One of the problems with EU regulation on international data transission is that it has always been reactive to the demands of third countries. The EU should be more proactive and try and agree on shared regulation that lies within some red-lines drawn by the EU itself.

Protection of personal identity in face of untrue statements on the web
María Dolores Palacios González. Profesora Titular de Derecho civil de la Universidad de Oviedo.

What happens when a person is attributed the authorship of a text they have never written? Can they claim “non-authorship”? To whom? How? e.g. the Wikipedia entry for a write attributes to him being the author of a work when they are not the authors, and the Wikipedia managers will not change the entry despite the “author” clarifying that they never wrote that piece.

Some laws (e.g. in Germany) consider illicit attributing to someone writings that they never penned, especially when these writings can confuse the image or the personal identity of that person, e.g. by identifying them with ideologies that they do not share.
This would be a right to one’s identity but not from the usual approach of the issue. This may be necessary as the Internet has changed dramatically the potential to alter one’s words or ideas. And there is no other approach to this issue from other perspectives: privacy, identity, intellectual property rights, etc.

Maybe the best approach would be the one that applies to mass media: the right to rectification, that is, the right to be presented in society the way one wishes best. The problem is that the Internet has multiplied the difficulties to identify what is a medium, who is the owner/administrator, who is the responsible for a specific bunch of content, etc.


What should be stored and what can be already been used “because it’s out there”? Colonna: sure the line should be laid around the principle of proportionality… wherever this principle may lay.

Clara Marsan: Is there any research on the impact on privacy vs. the performance of surveillance practices? Literature on “traditional” surveillance usually says that the impact on privacy is much bigger than the successes against terrorism. Colonna: the problem is that most of this information is classified, so there is no way of telling the impact or the benefits of digital surveillance.


9th Internet, Law and Politics Conference (2013)
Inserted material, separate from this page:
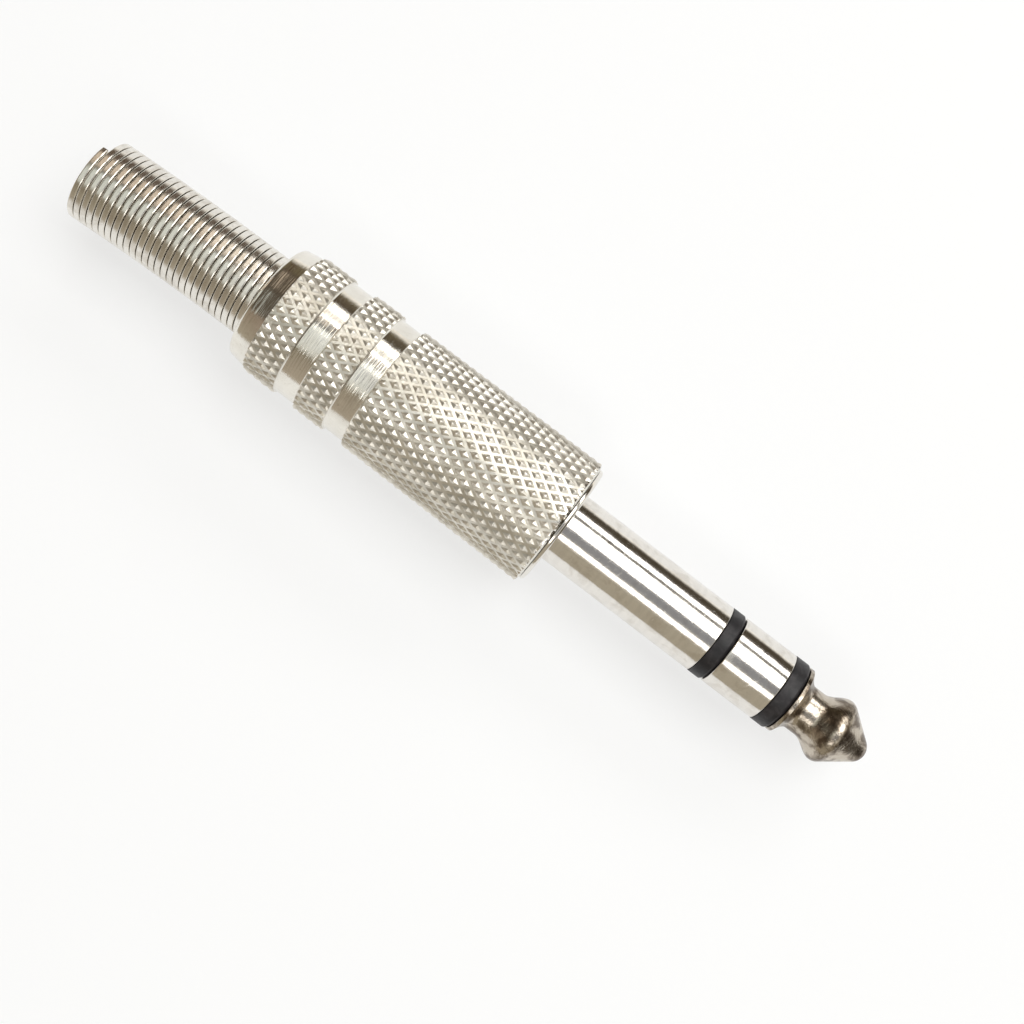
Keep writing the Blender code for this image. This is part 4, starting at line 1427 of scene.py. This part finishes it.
def room(world):
    """A room whose tones change round the plug's axis and along it, and that is white to the camera."""
    world.use_nodes = True
    tree = world.node_tree
    tree.nodes.clear()
    way = add_node(tree, "ShaderNodeTexCoord").outputs["Generated"]
    parts = add_node(tree, "ShaderNodeSeparateXYZ", inputs={0: way}).outputs
    lean = math_node(tree, "ARCTAN2", parts["Y"], parts["Z"])
    share = total(tree, math_node(tree, "DIVIDE", lean, math.tau), 0.5)
    color = lean_colors(tree, share, SPRING_ROOM)
    for start, end, bands in (
        (-0.86, -0.78, END_ROOM),
        (-0.46, -0.41, SPRING_ROOM),
        (-0.23, -0.20, GROOVE_ROOM),
        (-0.10, -0.07, SHANK_ROOM),
        (0.60, 0.70, FRONT_ROOM),
        (0.86, 0.95, FAR_ROOM),
    ):
        along = ramp(tree, parts["X"], start, end)
        color = mix_color(tree, along, color, lean_colors(tree, share, bands))
    seen, white = (
        add_node(tree, "ShaderNodeBackground", inputs={"Color": tone, "Strength": 1.0}).outputs[0]
        for tone in (color, WHITE)
    )
    ray = add_node(tree, "ShaderNodeLightPath").outputs["Is Camera Ray"]
    both = add_node(tree, "ShaderNodeMixShader", inputs={0: ray, 1: seen, 2: white}).outputs[0]
    add_node(tree, "ShaderNodeOutputWorld", inputs={"Surface": both})


class JACK_OT_stage(bpy.types.Operator):
    """Lay the floor, set the lights and the room, and aim the camera"""

    bl_idname = "jack.stage"
    bl_label = "Stage"

    def execute(self, context):
        stage = context.scene.jack_stage
        scene = context.scene
        floor_material(stage)
        wide, paper_edge, paper_end = 1.5, 0.04, 0.095
        floor_piece("floor_near", -wide, paper_end, -wide, paper_edge)
        far = floor_piece("floor_far", -wide, paper_end, paper_edge, wide)
        far.visible_glossy = False
        reach = 0.5
        for name, leans, span, radiance in (
            ("key_low", (52, 66), (-0.10, 0.32), stage.key_power),
            ("key_middle", (34, 40), (-0.10, 0.32), stage.key_power),
            ("key_high", (8.5, 34), (-0.03, 0.32), stage.key_power),
            ("strip", (-38, -24), (-0.03, 0.32), stage.strip_power),
        ):
            softbox(name, leans, reach, span, radiance)
        scene.world = bpy.data.worlds.new("room")
        room(scene.world)
        camera = bpy.data.cameras.new("camera")
        camera.lens = stage.lens
        camera.sensor_width = 36.0
        camera.clip_start = 0.001
        camera.clip_end = 10.0
        obj = bpy.data.objects.new("camera", camera)
        scene.collection.objects.link(obj)
        obj.location = (stage.camera_along, stage.camera_across, AXIS_HEIGHT + stage.camera_height)
        obj.rotation_euler = (0.0, 0.0, stage.camera_turn)
        scene.camera = obj
        scene.view_settings.view_transform = "Standard"
        return {"FINISHED"}


class JACK_PT_panel(bpy.types.Panel):
    """Lists the plug's pieces and their sizes"""

    bl_idname = "JACK_PT_panel"
    bl_label = "Stereo jack plug"
    bl_space_type = "VIEW_3D"
    bl_region_type = "UI"
    bl_category = "Jack plug"

    def draw(self, context):
        for settings in SETTINGS:
            group = getattr(context.scene, settings)
            column = self.layout.column(align=True)
            for name in group.bl_rna.properties.keys():
                if name not in {"rna_type", "name"}:
                    column.prop(group, name)
        for operator in OPERATORS:
            self.layout.operator(operator.bl_idname)


SETTINGS = {
    "jack_contacts": ContactSettings,
    "jack_terminals": TerminalSettings,
    "jack_shell": ShellSettings,
    "jack_spring": SpringSettings,
    "jack_finish": FinishSettings,
    "jack_stage": StageSettings,
}
OPERATORS = (
    JACK_OT_finishes,
    JACK_OT_tip,
    JACK_OT_ring,
    JACK_OT_insulators,
    JACK_OT_body,
    JACK_OT_washers,
    JACK_OT_lugs,
    JACK_OT_ground_tag,
    JACK_OT_liner,
    JACK_OT_spring,
    JACK_OT_shell,
    JACK_OT_stage,
)


def register():
    """Add the settings, the operators and the panel to Blender."""
    for settings in SETTINGS.values():
        bpy.utils.register_class(settings)
    for name, settings in SETTINGS.items():
        setattr(bpy.types.Scene, name, bpy.props.PointerProperty(type=settings))
    for operator in OPERATORS:
        bpy.utils.register_class(operator)
    bpy.utils.register_class(JACK_PT_panel)


def unregister():
    """Take them out again."""
    bpy.utils.unregister_class(JACK_PT_panel)
    for operator in reversed(OPERATORS):
        bpy.utils.unregister_class(operator)
    for name, settings in SETTINGS.items():
        delattr(bpy.types.Scene, name)
        bpy.utils.unregister_class(settings)


def main():
    """Build everything."""
    register()
    bpy.ops.jack.finishes()
    bpy.ops.jack.tip()
    bpy.ops.jack.ring()
    bpy.ops.jack.insulators()
    bpy.ops.jack.body()
    bpy.ops.jack.washers()
    bpy.ops.jack.lugs()
    bpy.ops.jack.ground_tag()
    bpy.ops.jack.liner()
    bpy.ops.jack.spring()
    bpy.ops.jack.shell()
    bpy.ops.jack.stage()


if __name__ == "__main__":
    main()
7th Internet, Law and Politics Congress (VI). Fundamental rights, freedoms and liability on the Internet

Notes from the 7th Internet, Law and Politics Congress: Net Neutrality and other challenges for the future of the Internet, organized by the Open University of Catalonia, School of Law and Political Science, and held in Barcelona, Spain, on 11-12 July 2011. More notes on this event: idp2011.

Track on fundamental rights, freedoms and liability on the Internet
Chairs: Clara Marsan Raventós. Lecturer, School of Law and Political Science (UOC)
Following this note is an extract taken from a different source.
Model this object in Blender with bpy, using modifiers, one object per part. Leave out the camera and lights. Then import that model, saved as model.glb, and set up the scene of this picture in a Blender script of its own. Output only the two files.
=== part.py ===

Patricia Escribano Tortajada
Right to honour vs. freedom of expression in the Net

Defamation on the Internet has become quite an extended practice. What are the limits to freedom of expression vs. the right to honour? And what are the limits of the right to honour vs. freedom of expression?

There is a difference between illicit content — which is against the law — and harmful content, which may damage your reputation while being completely legal.

Some elements are aggravating the problem of harming one’s honour: the high volume of digital content, anonymity and trolling, advertising in websites (i.e. not requiring login for being able to post content), who can access the content, etc.

What are websites doing? Requiring authentication (at least via e-mail), terms of use, ability to edit comments, report inappropriate comments, etc. Some of them, though, are actually a potential threat against freedom of expression.

Most of the law is aimed at protecting the ISP while the citizen remains unprotected. There should be an effort in trying to define better the limits of the right to honour and freedom of expression, when and how regulation applies and, most especially, how do we protect the individual.

Primavera De Filippi, Smári McCarthy
Cloud Computing: Legal Issues in Centralized Architectures

Cloud computing has had a side effect in personal communications: when most of them used to be peer-to-peer through a decentralized service (most times a desktop and one’s own server), now many communications have shifted to public and into centralized services.

Most users do not know how to read the terms of service or would just not read them. Thus, they think they are getting services for free while they are giving away many of their rights.

Another side effect is the lock-in that happens once you’ve got your data and content out in the cloud, and can but just manage it remotely, not massively and with serious concerns whether this content still is your property.

We cannot only rely on national law when it comes to the Internet, but international agreements do not seem to do better. So, what should be done?

Anne W. Salisbury
Anonymity, Trash Talk and Cyber-Smearing on the Internet

The first thing that one has to demonstrate defamation is that the statement made is opinion and not fact, and that is has been exaggerated.

But on the Internet it also depends on other aspects. For instance, the blog were the statement is made and the use of the language (i.e. some words do not any more refer to the original definition of that word, but have become slang with different meanings).

So, many supposed libels or defamations are not such when looked under a different glass.

Indeed, disclosing the anonymity of the “defamators” can sometimes be much more harming that the supposed defamation they committed.

Mª Dolores Palacios González
The stress between impunity in the Net and limiting freedom of expression

There are many examples where anonymous contributors to blogs or forums insult third parties, including individuals, governments and firms. ISPs usually have the safe harbour that most Internet laws provide according to which they have no liability on such harmful comments and statements in general. Though the problem still exist: there are harmful comments on many websites.

But some exceptions should be made, or at least some issues taken into consideration.

For instance, if there is comment moderation, the act of editing and/or approving the comment with defaming statements should not be protected with the safe harbour for ISPs.

Alicia Chicharro
The space of freedom, security and justice and cybercrime in the European Union

The Lisboa treaty shifts “upwards” many of the decisions related to crime and cyberlaw, resulting in a top-down approach to penal law in the member states. There is, though, the right to veto a directive, and also the principle of subsidiarity. Cybercrime is included within this new framework.